--- Start ---

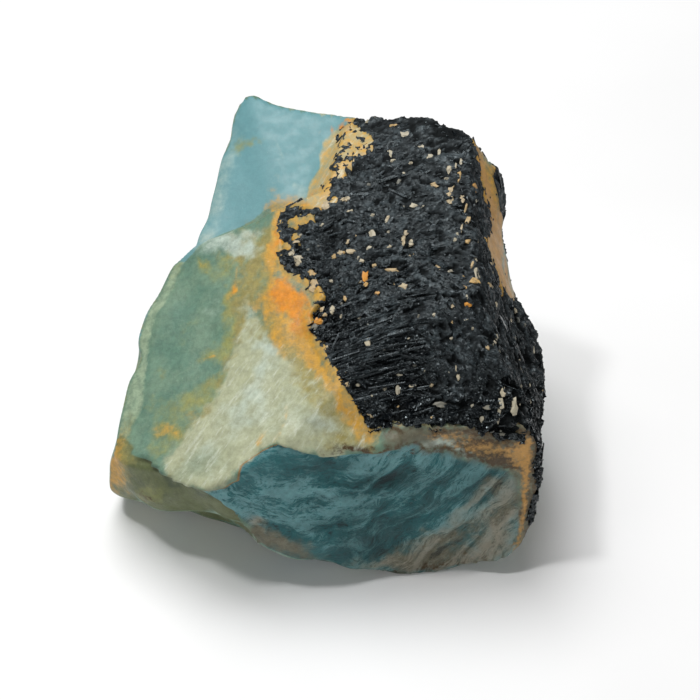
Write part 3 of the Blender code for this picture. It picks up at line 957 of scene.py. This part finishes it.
def crust_skin(rays):
    """Radius of the crust's outer skin and its relief: low lumps, facets in three sizes, long
    ridges in one patch, slit-like pits and deep hollows, diving under the block at its edge."""
    radius = stone_radius(rays)
    points = HEART + rays * radius[:, None]
    jagged = 0.14 * cloud(points, 1.3, 71) + 0.28 * cloud(points, 0.55, 72)
    scattered = spots_share(seen_at(placed(rays, radius)), SCATTER_SPOTS)
    scattered = scattered * (cloud(points, 0.55, 66) + 0.5 * cloud(points, 0.3, 67) + 0.12)
    cover = crust_cover(rays, radius) + jagged + 0.22 + 1.3 * scattered
    blades = bump(rays, *BLADE_PLACE, BLADE_SPREAD)
    flank = flank_share(rays)
    broken = broken_share(points)
    lumps = LUMP_HEIGHT * (0.4 - np.minimum(nearest_cell(points / LUMP_SIZE, SEED + 3)[0], 1))
    grain = chips_of(drawn_out(points, in_picture(GRAIN_ANGLE), 1.35), GRAIN_CHIPS)
    grain = grain * (0.55 + 0.45 * broken) * (1 - 0.45 * limb_share(rays))
    ridge_way = in_picture(RIDGE_ANGLE)
    ridges = chips_of(drawn_out(points, ridge_way, 7.0), RIDGE_CHIPS)
    ridges = ridges + 0.12 * chips(points, 0.36, 93)
    level_slits = cloud(drawn_out(points, in_picture(GROWTH_ANGLE), 2.0), 0.42, 74)
    steep_slits = cloud(drawn_out(points, in_picture(FLANK_ANGLE), 3.0), 0.42, 74)
    slits = level_slits * (1 - flank) + steep_slits * flank + 0.35 * cloud(points, 1.6, 75)
    pits = PIT_DEPTH * ramp(slits + 0.06 * broken, 0.22, 0.45)
    hollows = ramp(cloud(points, 1.5, 78) + 0.4 * cloud(points, 0.7, 79), 0.22, 0.60)
    pits = pits + HOLLOW_DEPTH * hollows * broken
    slots = SLOT_DEPTH * ramp(cloud(drawn_out(points, ridge_way, 6.0), 0.7, 76), 0.35, 0.8)
    relief = lumps * (1 - 0.8 * blades) + grain * (1 - blades) + ridges * blades
    relief = relief - pits * (1 - 0.6 * blades) - slots * blades
    shown = ramp(cover, -0.25, 0.35)
    settle = ramp(cover, 0.0, 1.4)
    relief = 0.12 - 0.30 * settle + relief * (0.35 + 0.65 * settle)
    return radius + relief * shown - (CRUST_DEPTH + CRUST_SINK) * (1 - shown), relief


def group_of(name, inputs, outputs):
    """A new node group with the named sockets, and what its inputs bring in."""
    group = bpy.data.node_groups.new(name, "ShaderNodeTree")
    for way, sockets in (("INPUT", inputs), ("OUTPUT", outputs)):
        for socket, kind in sockets.items():
            group.interface.new_socket(socket, in_out=way, socket_type="NodeSocket" + kind)
    return group, node(group, "NodeGroupInput").outputs


def films_group():
    """Node group: the colour of schorl, near-black with grey films in patches and painted
    glints as pale specks, both only on what is raised, so that the cavities stay black with
    painted shade, and more of both where it is matt: its dull top is greyer, and its low parts
    are darker, partly as painted shade."""
    sockets = {"Place": "Vector", "Matt": "Float", "Raised": "Float"}
    group, given = group_of("films", sockets, {"Color": "Color"})
    place, matt, raised = (given[name] for name in sockets)
    # Grey films in patches; their fading in cavities is painted shade, and their fading low down
    # where the crust is least matt is partly painted shade
    film = product_of(
        group,
        fade(group, noise_of(group, place, 0.9, 6.0, 0.8), 0.44, 0.60),
        fade(group, matt, 0.0, 1.0, 0.05, 1.0),
        raised,
        fade(group, noise_of(group, place, 2.6, 3.0, 0.6), 0.40, 0.60, 0.35, 1.3),
    )
    # Painted glints: small pale specks on raised parts, most where the crust is matt
    painted_glints = product_of(
        group,
        fade(group, noise_of(group, place, 0.26, 5.0, 0.8), 0.63, 0.68, 0.0, 0.9),
        fade(group, matt, 0.0, 1.0, 0.8, 1.0),
        raised,
    )
    colour = blend_of(group, film, SCHORL_BLACK, SCHORL_FILM)
    colour = blend_of(group, painted_glints, colour, SCHORL_GLINT)
    node(group, "NodeGroupOutput", {"Color": colour})
    return group


def tipped_group():
    """Node group: a normal that tips another way in each cell of a pattern, like many small
    crystal faces. Tip is how far it tips."""
    sockets = {"Place": "Vector", "Tip": "Float", "Normal": "Vector"}
    group, given = group_of("tipped_faces", sockets, {"Normal": "Vector"})
    sockets = {"Vector": given["Place"], "Scale": 1 / (FACE_SIZE * MM)}
    cell = node(group, "ShaderNodeTexVoronoi", sockets, feature="F1").outputs["Color"]
    way = vector_of(group, "SUBTRACT", {0: cell, 1: (0.5, 0.5, 0.5)})
    way = vector_of(group, "SCALE", {0: way, "Scale": given["Tip"]})
    way = vector_of(group, "ADD", {0: given["Normal"], 1: way})
    node(group, "NodeGroupOutput", {"Normal": vector_of(group, "NORMALIZE", {0: way})})
    return group


films = films_group()
tipped_faces = tipped_group()


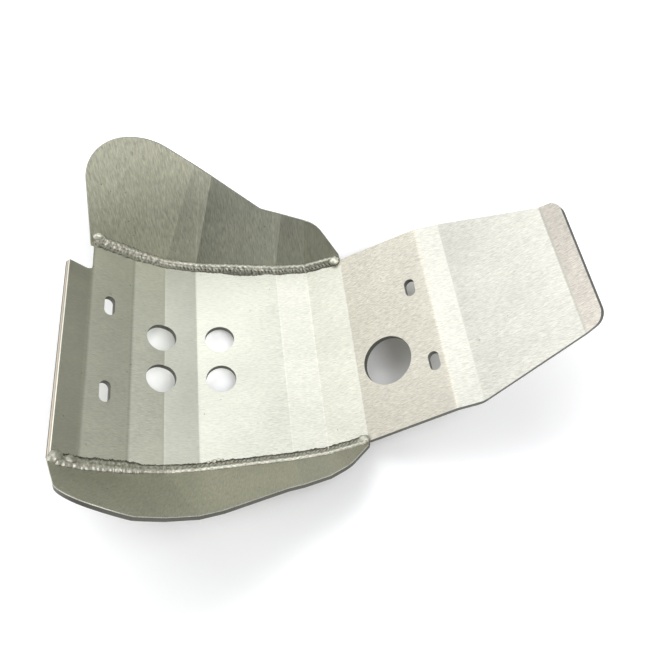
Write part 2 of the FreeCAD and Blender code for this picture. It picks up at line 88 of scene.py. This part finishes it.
def arithmetic(tree, operation, *values):
    """One Math node; each value is a number or another node's output."""
    node = tree.nodes.new("ShaderNodeMath")
    node.operation = operation
    for socket, value in zip(node.inputs, values):
        if isinstance(value, (int, float)):
            socket.default_value = value
        else:
            tree.links.new(value, socket)
    return node.outputs["Value"]


def graded(tree, value, start, end, at_start, at_end, smooth=False):
    """A value's way from start to end, turned into a level from at_start to at_end."""
    level = tree.nodes.new("ShaderNodeMapRange")
    if smooth:
        level.interpolation_type = "SMOOTHSTEP"
    level.inputs["From Min"].default_value = start
    level.inputs["From Max"].default_value = end
    level.inputs["To Min"].default_value = at_start
    level.inputs["To Max"].default_value = at_end
    tree.links.new(value, level.inputs["Value"])
    return level.outputs["Result"]


def tone_ramp(tree, value, tones, stepped=False):
    """Colours at places from 0 to 1, blended between them unless they are stepped."""
    ramp = tree.nodes.new("ShaderNodeValToRGB")
    if stepped:
        ramp.color_ramp.interpolation = "CONSTANT"
    stops = ramp.color_ramp.elements
    for stop, (where, colour) in zip(stops, (tones[0], tones[-1])):
        stop.position = where
        stop.color = (*colour, 1)
    for where, colour in tones[1:-1]:
        stops.new(where).color = (*colour, 1)
    tree.links.new(value, ramp.inputs["Fac"])
    return ramp.outputs["Color"]


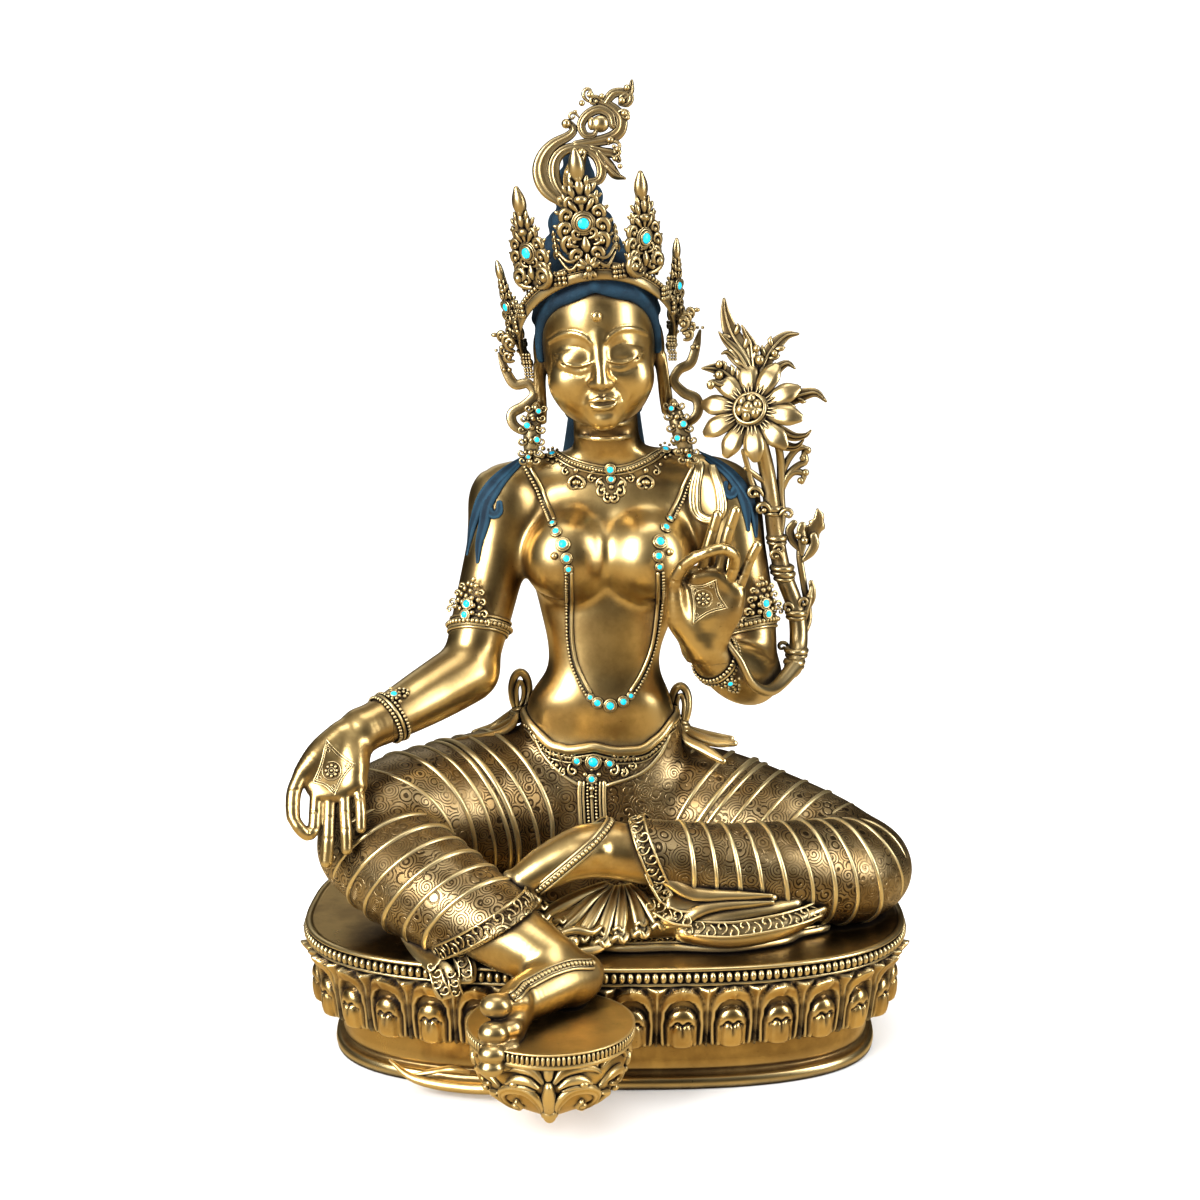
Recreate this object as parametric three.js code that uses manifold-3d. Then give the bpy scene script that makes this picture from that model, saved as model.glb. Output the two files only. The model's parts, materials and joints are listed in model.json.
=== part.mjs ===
// Green Tara seated at royal ease on an oval lotus base, in gilt cast copper alloy.
// Millimetres, +Z up, +X to the viewer's right, the figure faces -Y.
// The origin is the centre of the base's underside. Left and right in names are the figure's own.
import * as THREE from "three";
import { mergeVertices } from "three/addons/utils/BufferGeometryUtils.js";
import Module from "manifold-3d";

const wasm = await Module();
wasm.setup();

// Oval lotus base
const baseHalfLength = 194.5;
const baseHalfDepth = 131.5;
const baseSquareness = 2.8;
const baseHeight = 82;
const flangeHeight = 7;
const flangeInset = 22;
const waistInset = 25.5;
const waistTop = 29;
const baseSides = 36;
const petalCount = 36;
const petalPoints = 3;
const petalRelief = 14;
const petalTop = 69;
const beadRingHeight = 8;
const rimLip = 7;

// Footrest, a small round lotus on a foliate bracket
const footrestRadius = 48;
const footrestDrop = 15.5;
const footrestX = -30.5;
const footrestY = -165;
const footrestRim = 6;
const bracketFoot = 16;
const stemRadius = 4;

// Figure, drawn 515 high from the seat to the tip of its hair ornament
const figureHeight = 515;
const drawnHeight = 515;
const clearance = 0.35;
const stoneSides = 6;
const bandShare = 0.04;

// Colours of the materials
const gilt = { color: 0xb8923f, roughness: 0.32, metalness: 1 };
const agedGilt = { color: 0x9a7a36, roughness: 0.42, metalness: 1 };
const turquoise = { color: 0x14a6cc, roughness: 0.3, metalness: 0 };

const unit = figureHeight / drawnHeight;
const footrestHeight = baseHeight - footrestDrop;
const front = new THREE.Vector3(0, -1, 0);
const upward = new THREE.Vector3(0, 0, 1);

// A point of the figure's drawing, in the part's frame
function at(x, y, z) {
  return new THREE.Vector3(x * unit, y * unit, baseHeight + clearance + z * unit);
}

// A solid from a list of points and triangles, turned so that its faces point out
function solidFrom(points, triangles) {
  const vertProperties = new Float32Array(points.flatMap((p) => [p.x, p.y, p.z]));
  const make = (faces) =>
    new wasm.Manifold(
      new wasm.Mesh({ numProp: 3, vertProperties, triVerts: new Uint32Array(faces.flat()) }),
    );
  const made = make(triangles);
  return made.volume() < 0 ? make(triangles.map(([a, b, c]) => [a, c, b])) : made;
}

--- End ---

## Requirement
Among the lines of the data above, count those holding "materials" and state only the number.

## Solution below
2